2. In comparing rates between two different groups (such as group #1= Rogers classroom, whereas group #2= peers) I don't want to intermingle the data for the two groups being compared because that seems strange to me. Do you agree? My concern is that the rate for one classroom might be an extreme outlier such that it perhaps influences the overall population rate, so that was the reason why I though perhaps there should be better way of "benchmarking" the rate against which each classroom should be compared.
You should just describe your actual scenario, this hypothetical is too arduous. We all work with cumbersome data and scenarios, this just seems silly.

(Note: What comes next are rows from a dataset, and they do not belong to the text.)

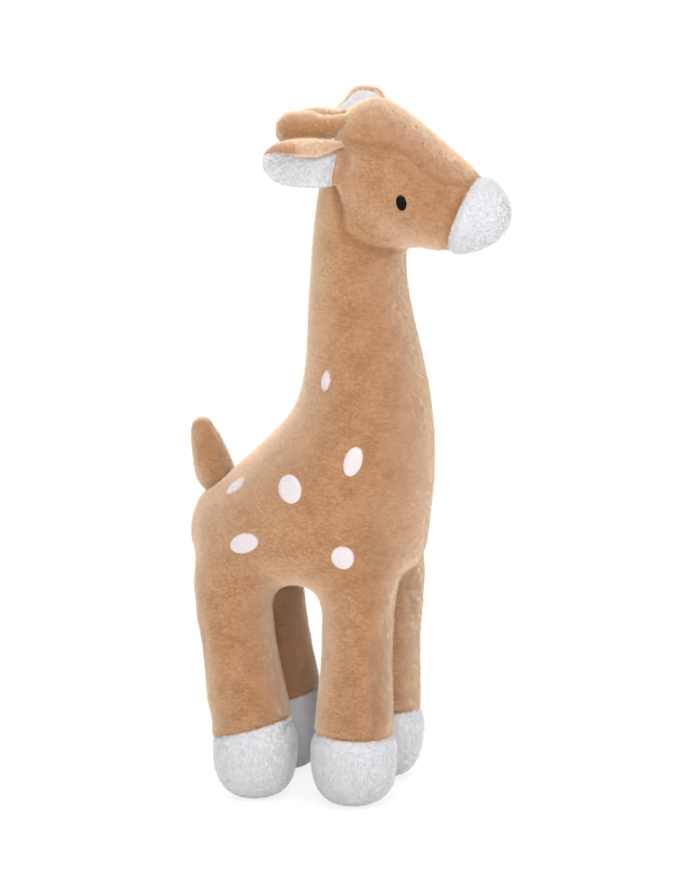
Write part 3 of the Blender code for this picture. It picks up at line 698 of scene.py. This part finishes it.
def patch_frame(name):
    """An embroidered oval's middle, its long, short and outward directions, and its half sizes."""
    rows = points(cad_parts[name])
    middle = (rows.min(0) + rows.max(0)) / 2
    ways = np.linalg.eigh(np.cov((rows - rows.mean(0)).T))[1].T
    out, short, long = ways
    within = (0.0, -0.02, 0.33) if "eye" in name else (0.0, 0.02, middle[2])
    if (middle - np.array(within)) @ out < 0:
        out = -out
    halves = [np.ptp((rows - middle) @ way) / 2 for way in (long, short)]
    evenly = (0.0, 1, (0, 0, 0), 1.0, 1.0)
    lean, high, shift, longer, wider = HOOPED.get(name.split("_")[-2], evenly)
    if lean:
        tilts = [long + short * lean * turn for turn in (-1, 1)]
        long = max(tilts, key=lambda way: high * way[1] * way[2])
        long = long / np.linalg.norm(long)
        short = np.cross(out, long)
    return middle + np.array(shift), long, short, out, [halves[0] * longer, halves[1] * wider]


# How far out from an oval's middle the cloth bears no pile, as a share of the oval. The pile lies over
# the rims of two of the spots.
CLEAR, COVERED = 1.14, {"neck": 0.62, "rump": 0.78}
CLEAR_FADE = 0.2
PATCH_DEPTH = 0.010     # cloth this near to an oval's plane belongs to it


def lay_bare(made, names):
    """Marks the cloth under embroidery, and keeps its shape for the stitches to lie on."""
    rows = points(made)
    bare = noted(made, "bare")
    for name in names:
        middle, long, short, out, halves = patch_frame(name)
        off = rows - middle
        reach = np.hypot(off @ long / halves[0], off @ short / halves[1])
        near = np.abs(off @ out) < PATCH_DEPTH
        clear = COVERED.get(name.split("_")[-2], CLEAR)
        bare = np.maximum(bare, near * rising(reach, clear, -CLEAR_FADE))
    note(made, "bare", bare)
    form = bmesh.new()
    form.from_mesh(made.data)
    cloth = BVHTree.FromBMesh(form)
    form.free()
    for name in [made.name, *names]:
        grounds[name] = cloth


# Body and neck: two side panels that meet along the chest and the back, and a belly gusset between the
# legs, all with the nap running down and a little back. The neck is part of the side panels.
HIP_CUT = 0.1080     # below the belly, where each leg's tube leaves the body
NECK_CUT = 0.2480    # above the chest, where the head's cloth begins
BODY_NAP = np.array((0, 0.35, -1))
UP, DOWN = Vector((0, 0, 1)), Vector((0, 0, -1))
body = cut_from(skin, "plush_body", [((0, 0, HIP_CUT), DOWN), ((0, 0, NECK_CUT), UP)])
lay_bare(body, spot_nodes)
upholster(body, tan_plush, BODY_NAP, 11)
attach(body, "trunk")
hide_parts("body_panel_right", "body_panel_left", "belly_gusset", "body_filling")


# Legs and hooves: a tube of tan plush that runs down from the side panels, and a white cap sewn to its
# end. The fibre is packed through both. Each leg bends just below the belly.
LEG_NAP = np.array((0, 0.1, -1))
LEG_BEND = 0.030        # how far down from the hip a leg bends
HOOF_TOP = 0.07         # no hoof reaches up to here
SHORT_PILE = 0.6        # the white pile's length beside the tan one's
WHITE_GRAIN = 0.12      # how much its blades are seen one by one, which is less than on tan


def turned_nap(made, start, end, first, last):
    """A nap that turns from one way to another between two places."""
    along = np.array(end) - np.array(start)
    share = np.clip((points(made) - np.array(start)) @ along / (along @ along), 0, 1)[:, None]
    return first * (1 - share) + last * share


middle_y = (hoof_seams["front_right"][0].y + hoof_seams["rear_left"][0].y) / 2
for number, leg in enumerate(LEGS):
    side = -1 if leg.endswith("right") else 1
    fore = leg.startswith("front")

    def own_leg(place):
        return place.x * side > 0 and (place.y < middle_y) == fore

    def own_hoof(place):
        return own_leg(place) and place.z < HOOF_TOP

    seam_place, seam_up = hoof_seams[leg]
    cuts = [((0, 0, HIP_CUT), UP), (seam_place, -seam_up)]
    tube = cut_from(skin, f"plush_leg_{leg}", cuts, own_leg)
    nap = turned_nap(tube, (0, 0, HIP_CUT), (0, 0, HIP_CUT - LEG_BEND), BODY_NAP, LEG_NAP)
    upholster(tube, tan_plush, nap, 21 + 10 * number)
    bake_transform(tube, "trunk", f"leg_{leg}", start=(0, 0, HIP_CUT), end=(0, 0, HIP_CUT - LEG_BEND))
    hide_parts(f"leg_{leg}", f"leg_{leg}_filling")
    hoof = cut_from(skin, f"plush_hoof_{leg}", [(seam_place, seam_up)], own_hoof)
    upholster(
        hoof, white_plush, LEG_NAP, 61 + 10 * number, length=SHORT_PILE, grain=WHITE_GRAIN
    )
    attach(hoof, f"leg_{leg}")
    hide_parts(f"hoof_{leg}")


# Head: two cheek panels and a forehead gusset, sewn round the top of the neck, and a white muzzle cap
# sewn on in front. It is filled apart from the body, and turns on the neck.
HEAD_NAP, MUZZLE_NAP = np.array((0, 0.8, -0.6)), (0, 0.8, -0.2)
TURN_START, TURN_END = (0, -0.1195, 0.2070), (0, -0.1380, 0.2390)     # of the neck
head = cut_from(skin, "plush_head", [((0, 0, NECK_CUT), DOWN), MUZZLE_SEAM])
lay_bare(head, eye_nodes)
nap = turned_nap(head, TURN_START, TURN_END, BODY_NAP, HEAD_NAP)
upholster(head, tan_plush, nap, 101)
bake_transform(head, "trunk", "head", start=TURN_START, end=TURN_END)
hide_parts("head_panel_right", "head_panel_left", "forehead_gusset", "head_filling")
cuts = [((0, 0, NECK_CUT), DOWN), (MUZZLE_SEAM[0], -MUZZLE_SEAM[1])]
muzzle = cut_from(skin, "plush_muzzle", cuts)
upholster(muzzle, white_plush, MUZZLE_NAP, 111, length=SHORT_PILE, grain=WHITE_GRAIN)
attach(muzzle, "head")
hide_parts("muzzle_cap")
bpy.data.objects.remove(skin)


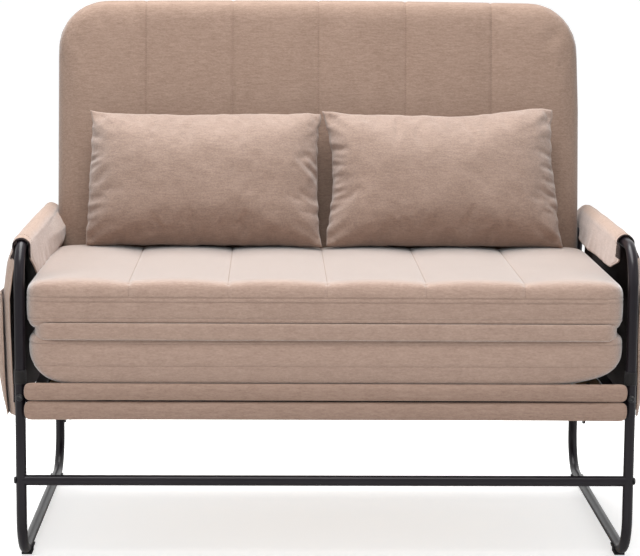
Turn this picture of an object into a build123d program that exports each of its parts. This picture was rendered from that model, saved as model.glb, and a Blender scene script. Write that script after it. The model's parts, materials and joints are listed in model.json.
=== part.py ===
from build123d import *

import os
from math import cos, radians, sin, tan

# A convertible two seat sofa bed on a frame of round black tube.
# X runs along the width, Y from front to back and Z up. The origin lies on the floor,
# below the middle of the whole piece. Every length is in millimetres.

# Round tube frame
post_spacing_x = 1100.0
post_spacing_y = 750.0
tube_diameter = 19.0
arm_axis_height = 583.0
crossbar_height = 158.0
top_bend_radius = 65.0
rear_top_bend_radius = 150.0
bottom_bend_radius = 75.0
foot_height = 6.0
foot_length = 34.0
foot_wall = 3.2

# Fasteners
bolt_head_radius = 6.5
bolt_head_height = 3.6
bolt_shank_radius = 3.0
bolt_hole_radius = 3.15
bolt_grip = 30.0
bolt_head_rounding = 2.6

# Clearances
slide_clearance = 0.15
soft_clearance = 0.35
pin_clearance = 0.05
seat_clearance = 0.2
overrun = 60.0

# Padded front and deck
front_overhang = 24.5
deck_top = 332.15
base_bottom = 275.0
apron_thickness = 14.1
apron_half_width = 542.0
apron_end_rounding = 12.0
apron_edge_rounding = 6.8
apron_join_gap = 0.4
apron_top = 340.0

# Seat cushions
cushion_thickness = 101.0
cushion_half_width = 533.0
cushion_pinch_half_width = 521.0
cushion_shoulder_half_width = 516.0
cushion_shoulder_drop = 7.0
cushion_lower_corner = 30.0
cushion_plan_corner = 28.0
cushion_plan_draw = 5.0
cushion_front_rounding = 30.0
cushion_rear_rounding = 14.0
cushion_face_draw = 4.0
cushion_front_setback = 2.5
channel_pitch = 177.0
channel_crown = 1.5
channel_count = 6
gusset_height = 37.0
gusset_thickness = 2.2
seat_to_back_gap = 2.5

# Backrest
lean = 8.0
back_thickness = 98.0
back_half_width = 525.0
back_top = 1011.5
back_below_pivot = 35.0
back_corner_radius = 100.0
back_top_rounding = 34.0
back_channel_pitch = 175.0
back_channel_depth = 5.0
back_side_draw = 5.0
pivot_above_deck = 52.35
pivot_behind_front_posts = 548.5

# Pillows
pillow_width = 462.0
pillow_height = 256.0
pillow_thickness = 126.0
pillow_edge = 9.0
pillow_lean = 14.0
pillow_seat_gap = 0.35
pillow_back_gap = 3.0
pillow_inner_end = 2.5

# Slats and rails
slat_thickness = 8.0
slat_width = 45.0
slat_pitch = 106.0
fixed_slat_count = 10
tray_slat_count = 9
rail_width = 21.0
rail_height = 24.85
cross_rail_width = 20.0
rail_outer_half_width = 530.0
bracket_thickness = 4.0
bracket_height = 33.0

# Pull out tray
tray_front_half_width = 503.0
tray_front_depth = 22.4
tray_runner_width = 20.0
tray_runner_height = 24.0
tray_runner_outer = 500.0
tray_rear_depth = 25.0
tray_length = 635.0
tray_slat_clearance = 0.65
track_thickness = 3.3
track_shelf = 21.0
track_gap = 3.0
glide_height = 2.0
glide_length = 40.0
glide_width = 12.0

# Folding front leg
leg_tube_diameter = 16.0
leg_pivot_height = 262.0
leg_pivot_behind_front_posts = 85.0
leg_bend_radius = 50.0
leg_side_gap = 0.4
leg_end_overrun = 12.0
leg_bracket_thickness = 4.0
leg_bracket_length = 30.0
leg_pin_radius = 4.0
leg_foot_wall = 4.0
leg_foot_length = 40.0
leg_foot_half_spacing = 360.0

# Arm covers
sleeve_wall = 2.9
sleeve_front = 42.0
flap_thickness = 2.4
flap_bottom_height = 514.0
flap_rear_bottom_height = 520.0
flap_tip_behind = 150.0
flap_rear_behind = 570.0
flap_rear_top_behind = 606.0
panel_thickness = 2.4
panel_bulge_x = 576.0
panel_bottom_x = 572.0
panel_bottom_height = 271.0
panel_bulge_height = 430.0
panel_front = 10.0
panel_rear_margin = 12.0
pocket_bulge_x = 597.0
pocket_mouth_x = 586.0
pocket_mouth_height = 497.0
pocket_bulge_height = 390.0
pocket_front = 24.0
pocket_rear = 430.0
pocket_wall = 2.2
pocket_end_wall = 3.0
pocket_floor = 16.0
strap_width = 26.0
strap_wall = 2.0
strap_gap = 3.0

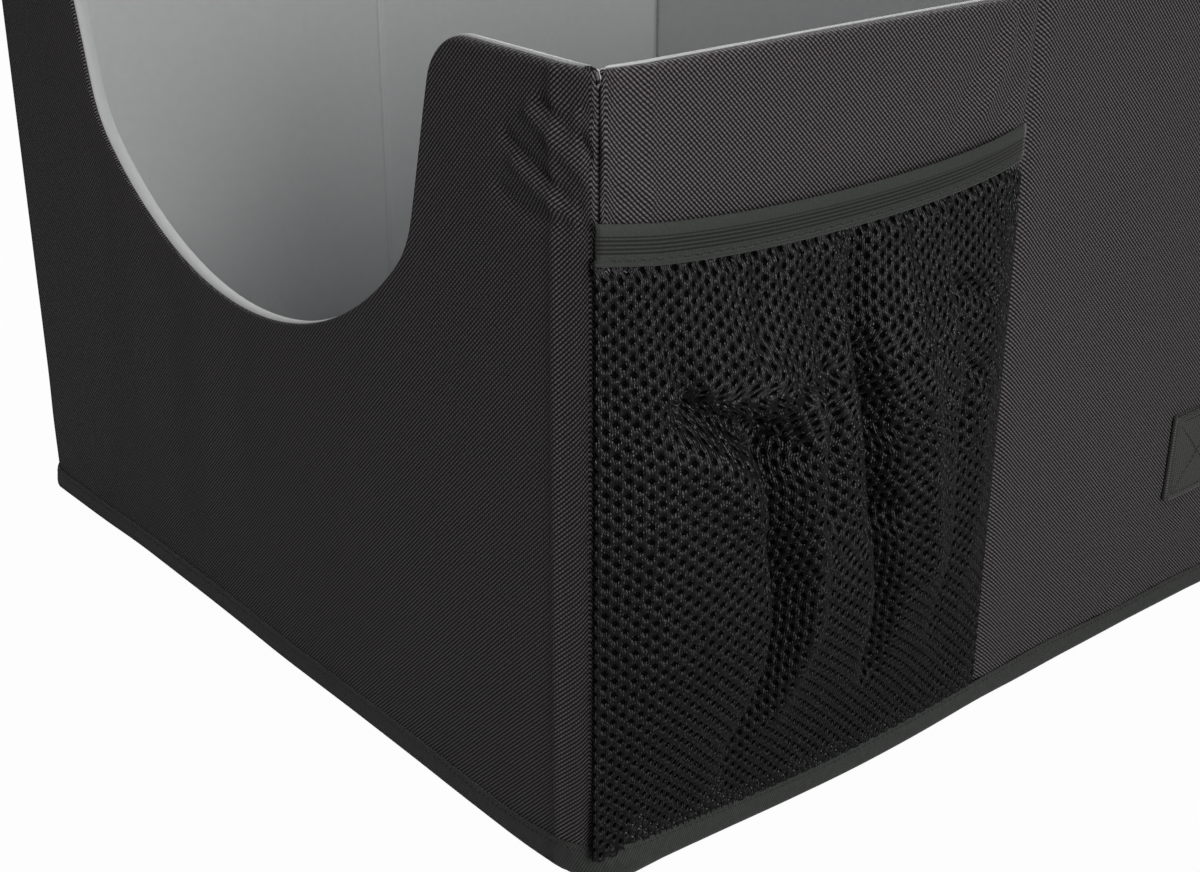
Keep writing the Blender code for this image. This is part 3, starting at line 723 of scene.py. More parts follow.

If you want just basic odds ratios run a proc freq with a oddsratio option and make sure you modify your level of significance to account for the 20+ comparisons. So perhaps you want to set alpha to 0.001.
It isn't prospective data. The tests are completed and finished. I didn't think it was that complicated of a scenario. Just measuring the frequency of a subjective decision being made (passing or failing a student subjectively) and we want to compare the rates to see if some teachers are being too lenient in their subjective decision.
Thank you for letting me know that this is just too silly for you. I won't bother you any further.
I did not say it was too silly, it just makes it difficult to explains particulars if you are not directly writing about what you are doing. In the long run, it probably took more time since you have to try to shape the hypothetical to fit the actual scenario and deal with people's confusion.
When people do lost to follow-up or non-respondent analytics, trying to see if a subgroup differs from the sample - typically you compare the subgroup to the total sample including themselves, but I don't think you would conduct ORs. Perhaps someone else can respond if they have an opinion.